Die dadurch entstehende Theatralität ist auch – im Sinne Judith Butlers – als eine performative Handlung beschreibbar, »die das, was sie benennt, hervorruft oder in Szene setzt und so die konstitutive oder produktive Macht der Rede unterstreicht«. Der Akt der zeigenden Setzung ist insofern vergleichbar mit Butlers »Macht der Rede«, als er einer Rhetorik der Macht folgt, die definiert, was Kunst ist und was (noch) nicht oder nicht mehr. Diese Logik stellt Lang infrage, indem er die Bedingungen der Sichtbarmachung und Präsentation von Kunst neu verhandelt.

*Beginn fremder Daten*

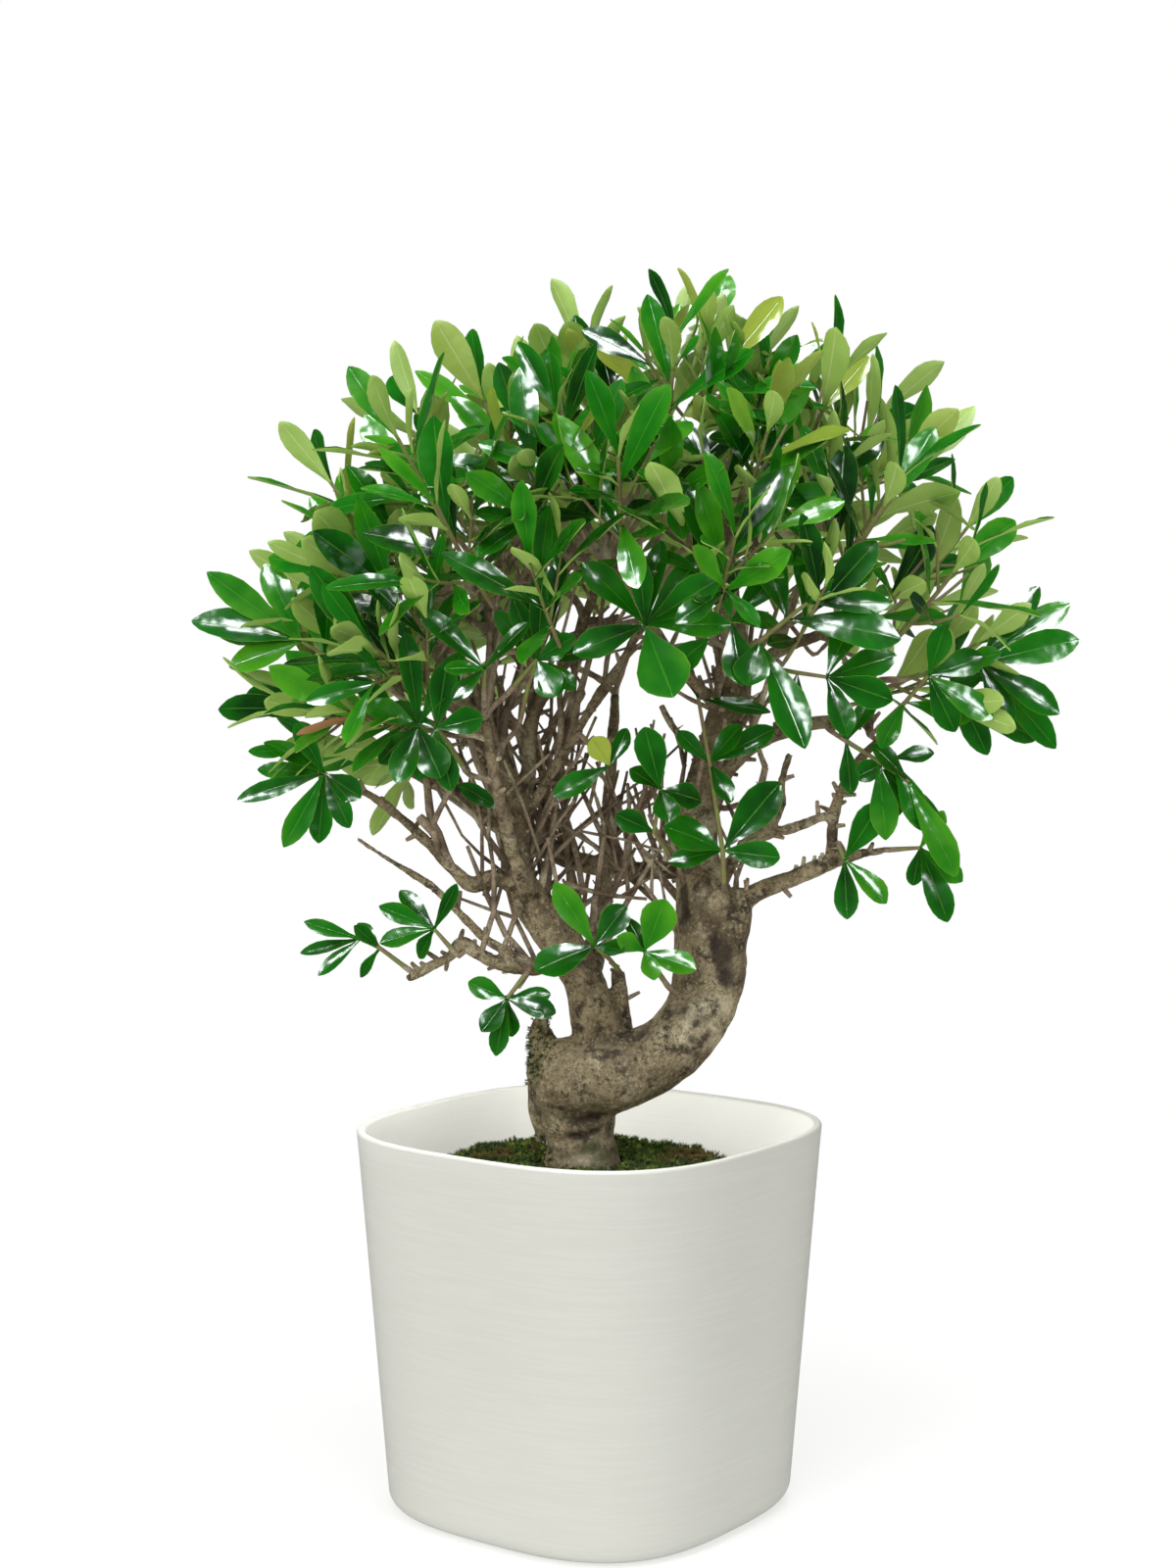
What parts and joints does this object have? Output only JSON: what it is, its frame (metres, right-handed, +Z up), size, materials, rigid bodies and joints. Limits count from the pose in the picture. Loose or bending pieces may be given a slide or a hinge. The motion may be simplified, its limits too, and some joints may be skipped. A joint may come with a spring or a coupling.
{
  "type": "olive bonsai in a planter",
  "caption": "Olive bonsai with a swept old trunk, open forked branches and a round leafy crown, in a tall square-round tapered white planter.",
  "frame": {"origin": "centre of the planter's flat underside, on the surface that it stands on", "axes": "+Z up; the front faces -Y and the trunk's foot leans to -X before it sweeps to +X; +X is right as seen from the front"},
  "size_m": [0.4592, 0.3223, 0.6584],
  "materials": {
    "planter": "matte off-white with fine horizontal brushed streaks and a smooth rounded lip",
    "potting_mix": "dark crumbly bark-based potting mix; wood's density stands in for it",
    "moss": "dull uneven cushion of green moss with brown patches; fabric's density stands in for it",
    "bark": "mottled grey-brown bark, speckled and finely cracked, smoother and browner on the twigs",
    "foliage": "glossy deep green leaves with a pale midrib and margin, duller grey-green below; leather's density stands in for leaves"
  },
  "bodies": {
    "root": {"moss": "moss", "planter": "planter", "potting_mix": "potting_mix", "root_ball": "potting_mix", "spray_centre_left": "foliage", "spray_crown_01": "foliage", "spray_crown_02": "foliage", "spray_crown_03": "foliage", "spray_crown_04": "foliage", "spray_crown_05": "foliage", "spray_crown_06": "foliage", "spray_crown_07": "foliage", "spray_crown_08": "foliage", "spray_crown_09": "foliage", "spray_crown_10": "foliage", "spray_crown_11": "foliage", "spray_crown_12": "foliage", "spray_crown_13": "foliage", "spray_crown_14": "foliage", "spray_crown_15": "foliage", "spray_crown_16": "foliage", "spray_crown_17": "foliage", "spray_crown_18": "foliage", "spray_crown_19": "foliage", "spray_crown_20": "foliage", "spray_crown_21": "foliage", "spray_crown_22": "foliage", "spray_crown_23": "foliage", "spray_crown_24": "foliage", "spray_crown_25": "foliage", "spray_crown_26": "foliage", "spray_crown_27": "foliage", "spray_crown_28": "foliage", "spray_crown_29": "foliage", "spray_crown_30": "foliage", "spray_crown_31": "foliage", "spray_crown_32": "foliage", "spray_crown_33": "foliage", "spray_crown_34": "foliage", "spray_drape": "foliage", "spray_droop": "foliage", "spray_far_left": "foliage", "spray_far_right": "foliage", "spray_fork": "foliage", "spray_hanging": "foliage", "spray_heart": "foliage", "spray_left_end": "foliage", "spray_left_hub": "foliage", "spray_low_left": "foliage", "spray_low_tip": "foliage", "spray_middle": "foliage", "spray_near": "foliage", "spray_pale": "foliage", "spray_right_drop": "foliage", "spray_right_end": "foliage", "spray_right_hub": "foliage", "spray_right_upper": "foliage", "spray_sucker": "foliage", "spray_trunk": "foliage", "tree": "bark"}
  },
  "joints": []
}
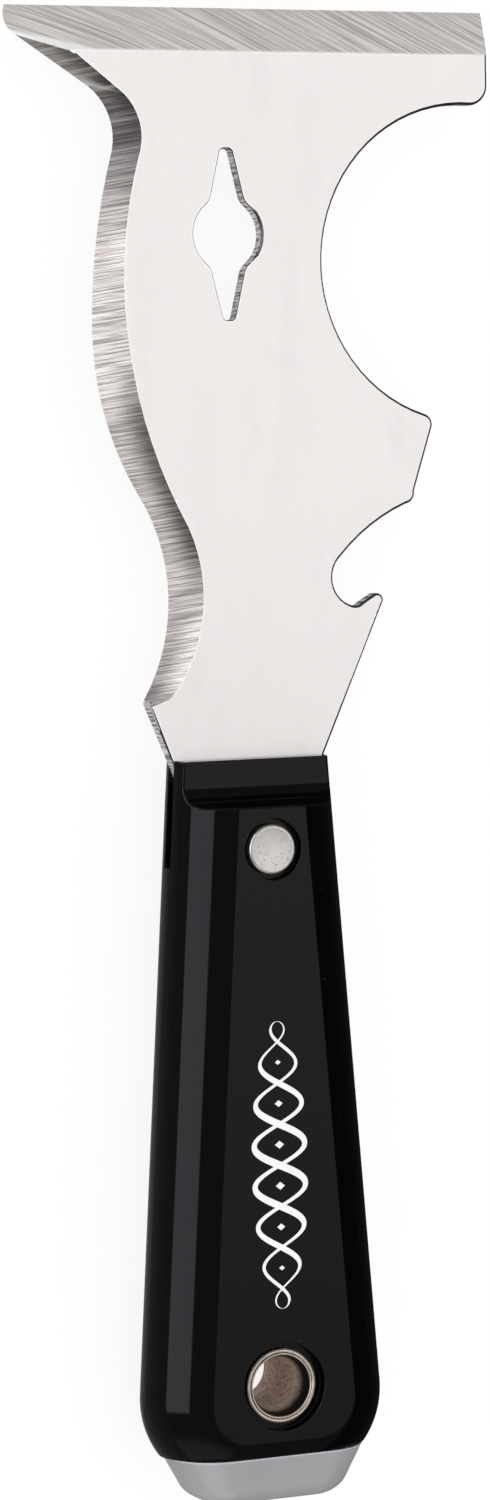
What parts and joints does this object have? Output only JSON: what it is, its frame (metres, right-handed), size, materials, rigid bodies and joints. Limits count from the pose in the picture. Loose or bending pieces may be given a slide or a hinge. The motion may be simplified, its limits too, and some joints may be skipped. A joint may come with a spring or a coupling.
{
  "type": "painters multi tool",
  "caption": "Flat ground steel scraper blade with a nail slot, roller notch and opener hook, in a two-part black handle with a hanging eyelet and a metal hammer cap.",
  "frame": {"origin": "below the middle of the tool's outline, on the flat that it lies on", "axes": "+Y towards the scraping edge, +Z out of the front face, +X to the right as seen from the front"},
  "size_m": [0.073, 0.2096, 0.0168],
  "materials": {
    "blade_steel": "mirror polished flat with coarse ground bevels",
    "handle_black": "gloss moulded",
    "rivet_nickel": "nickel plated, finely pitted",
    "eyelet_nickel": "warm nickel plated",
    "cap_zinc": "satin cast",
    "pin_steel": "plain drawn"
  },
  "bodies": {
    "root": {"blade": "blade_steel", "front_scale": "handle_black", "rear_scale": "handle_black", "rivet_post": "rivet_nickel", "rivet_cap": "rivet_nickel", "hang_eyelet": "eyelet_nickel", "eyelet_ring": "eyelet_nickel", "hammer_cap": "cap_zinc", "cap_pin": "pin_steel"}
  },
  "joints": []
}
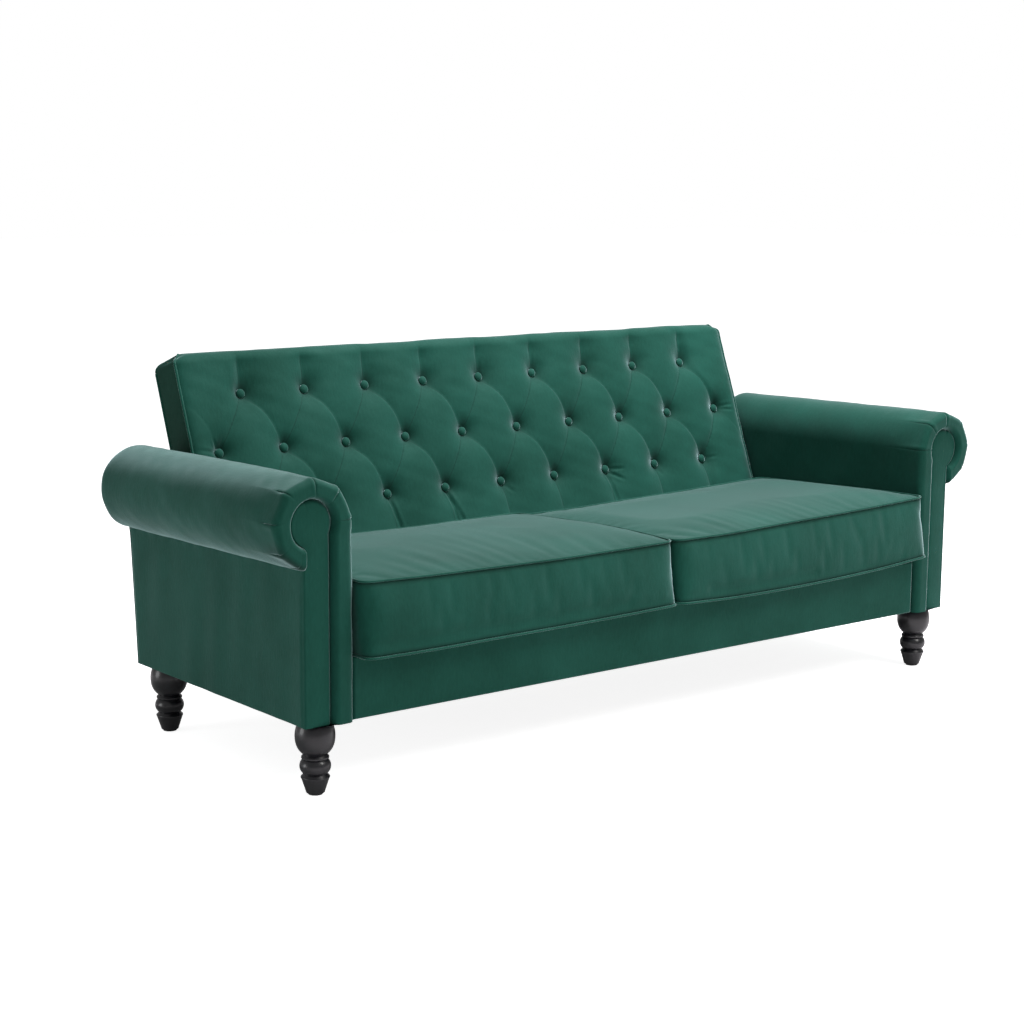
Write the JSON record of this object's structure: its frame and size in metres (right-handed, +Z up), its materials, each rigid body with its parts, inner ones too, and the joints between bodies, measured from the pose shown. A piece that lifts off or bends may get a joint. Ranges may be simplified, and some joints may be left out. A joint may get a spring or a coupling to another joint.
{
  "type": "futon sofa bed",
  "caption": "Velvet sofa bed with rolled scroll arms, two boxed seat cushions, turned legs and a button-tufted back that folds down flat on ratchet hinges.",
  "frame": {"origin": "on the floor, below the centre of the overall box at rest (back upright)", "axes": "+X along the seat to the right as seen from in front, +Y from front to back, +Z up"},
  "size_m": [2.1, 0.8718, 0.8514],
  "materials": {
    "velvet": "cut-pile velvet, dark green",
    "leg_black": "black satin lacquer",
    "frame_wood": "sawn, bare",
    "steel": "zinc plated",
    "nylon": "moulded",
    "felt": "needled felt",
    "dust_cover": "spun-bonded sheet",
    "webbing": "woven strap"
  },
  "bodies": {
    "base": {"arm_bolts": "steel", "centre_rail": "frame_wood", "corner_blocks": "frame_wood", "dust_cover": "dust_cover", "front_apron": "velvet", "front_left_leg": "leg_black", "front_rail": "frame_wood", "front_right_leg": "leg_black", "hinge_base_screws": "steel", "hinge_pins": "steel", "left_arm_bottom_rail": "frame_wood", "left_arm_end_panel": "velvet", "left_arm_facing": "velvet", "left_arm_front_band": "velvet", "left_arm_front_board": "frame_wood", "left_arm_pad": "velvet", "left_arm_rear_board": "frame_wood", "left_arm_side_panel": "velvet", "left_arm_top_rail": "frame_wood", "left_hinge_base_plate": "steel", "left_seat_cushion": "velvet", "left_side_rail": "frame_wood", "leg_bolts": "steel", "leg_glides": "nylon", "leg_plates": "steel", "rear_apron": "velvet", "rear_left_leg": "leg_black", "rear_rail": "frame_wood", "rear_right_leg": "leg_black", "right_arm_bottom_rail": "frame_wood", "right_arm_end_panel": "velvet", "right_arm_facing": "velvet", "right_arm_front_band": "velvet", "right_arm_front_board": "frame_wood", "right_arm_pad": "velvet", "right_arm_rear_board": "frame_wood", "right_arm_side_panel": "velvet", "right_arm_top_rail": "frame_wood", "right_hinge_base_plate": "steel", "right_seat_cushion": "velvet", "right_side_rail": "frame_wood", "seat_deck": "felt", "seat_springs": "steel", "spring_clips": "steel"},
    "back": {"back_bottom_rail": "frame_wood", "back_buttons": "velvet", "back_left_border": "velvet", "back_left_stile": "frame_wood", "back_middle_stiles": "frame_wood", "back_pad": "velvet", "back_rear_panel": "velvet", "back_right_border": "velvet", "back_right_stile": "frame_wood", "back_top_rail": "frame_wood", "back_webbing": "webbing", "hinge_back_screws": "steel", "left_hinge_back_plate": "steel", "right_hinge_back_plate": "steel"},
    "left_pawl": {"left_pawl": "steel"},
    "right_pawl": {"right_pawl": "steel"}
  },
  "joints": [
    {"name": "back_fold", "type": "hinge", "parent": "base", "child": "back", "pos_m": [0, 0.22552, 0.39], "axis": [-1, 0, 0], "range_deg": [-8, 69.5]},
    {"name": "left_pawl_swing", "type": "hinge", "parent": "base", "child": "left_pawl", "pos_m": [0, 0.25852, 0.342], "axis": [1, 0, 0], "range_deg": [0, 10], "stiffness_Nm_per_rad": 0.05, "springref_deg": -11.46},
    {"name": "right_pawl_swing", "type": "hinge", "parent": "base", "child": "right_pawl", "pos_m": [0, 0.25852, 0.342], "axis": [1, 0, 0], "range_deg": [0, 10], "stiffness_Nm_per_rad": 0.05, "springref_deg": -11.46}
  ]
}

Wie Andrea Phillips im Rahmen ihres Forschungsprojektes »Curating Architecture« (2006 – 2008) hervorhob, unterliegen auch Ausstellungen, die ein kontextualisiertes, prozesshaftes Präsentieren von Kunst und Dingen verfolgen, den sozialen, ökonomischen und juristischen Gegebenheiten des Ortes, an dem sie gezeigt werden. Eine Ausdehnung der sozialen Tragkraft zeitgenössischer Kunst setzt demnach eine kritische Thematisierung der Bedingungen der gebauten Umgebung voraus. Genau damit setzt sich Dominik Lang in »Humble Objects« auseinander.
Künstler
Dominik Lang, *1980 in Prag, nahm 2009 an der 3. Prague Biennial teil. 2011 zeigte er seine Arbeit »The Sleeping City« im tschechischen und slowakischen Pavillon auf der 54. Biennale di Venezia. 2012 nahm er an der »La Triennale, Intense Proximité« im Palais de Tokyo in Paris teil. Seine Arbeit »Non-Site«, 2011, war vom 30. Oktober 2011 bis zum 5. Februar 2012 in der Gruppenausstellung »Auxiliary Constructions – Behelfskonstruktionen« im Kunsthaus Dresden zu sehen.